As construções parentais em torno do mito da 'esponteidade', cumprem frequentemente uma função defensiva. A ideia de que o desenvolvimento mental é estruturado a priori constitui-se muitas vezes enquanto fuga à ideia de que os pais poderão estar envolvidos na causa dos comportamentos desadequados que observam nos seus filhos.

Ignora-se a importância da história da concepção do filho, ignoram-se as fantasias e projectos que os pais fazem em relação ao bebé imaginado, ignora-se a relação entre essas fantasias e a própria história dos pais, ignora-se a importância dos meses de gestação, ignora-se o efeito das condições do parto na estruturação do psiquismo, ignoram-se os primeiros meses de vida, ignora-se a história do desenvolvimento da criança, ignoram-se os pequenos sinais da comunicação mãe-bebé, pai-bebé, mãe-pai...

Como é possível que a história da amamentação tenha um efeito sobre a criança?

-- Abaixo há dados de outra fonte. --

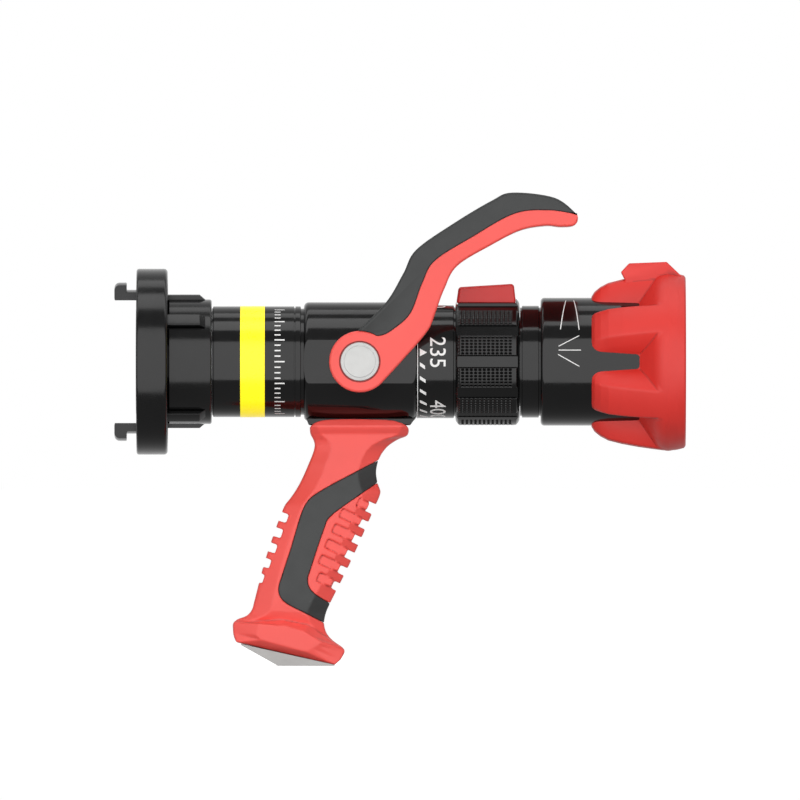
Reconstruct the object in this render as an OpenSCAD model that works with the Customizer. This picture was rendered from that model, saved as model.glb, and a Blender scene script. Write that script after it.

De certeza que ela não se vai lembrar.
De facto a criança/adolescente/adulto não tem recordações da amamentação, ou pelo menos não as tem no sentido tradicional em que as concebemos.
Trata-se de um tipo de memória automática, inconsciente, estrutural, desligada. Não se trata de uma memória associada à evocação de imagens, mas sim uma memória que se entranha na  própria forma que temos de sentir e de pensar. É uma espécie de incorporação, de internalização, de registos relacionais.

As fases do desenvolvimento infantil são inúmeras e passam por mudanças drásticas do ponto de vista maturativo e evolutivo. Estes picos de crescimento frequentemente traduzem-se numa alteração brusca no modo de funcionamento habitual da criança.
Quando ouvimos afirmações como 'ele não era nada assim', devemos reflectir sobre se esse aspecto da personalidade já não se encontrava, em germe, na mente infantil.

A crença, ou o mito, que se cria em torno das origens dos modos de funcionamento mental, gira, frequentemente, em torno da ideia de que o pensamento e o comportamento têm uma base inata e constitucional. A realidade é muito mais complexa. Mesmo quando existe efectivamente uma base genética ou inata ou constitucional, ela não é condição suficiente para que certas formas de pensamento e de regulação dos impulsos se origine.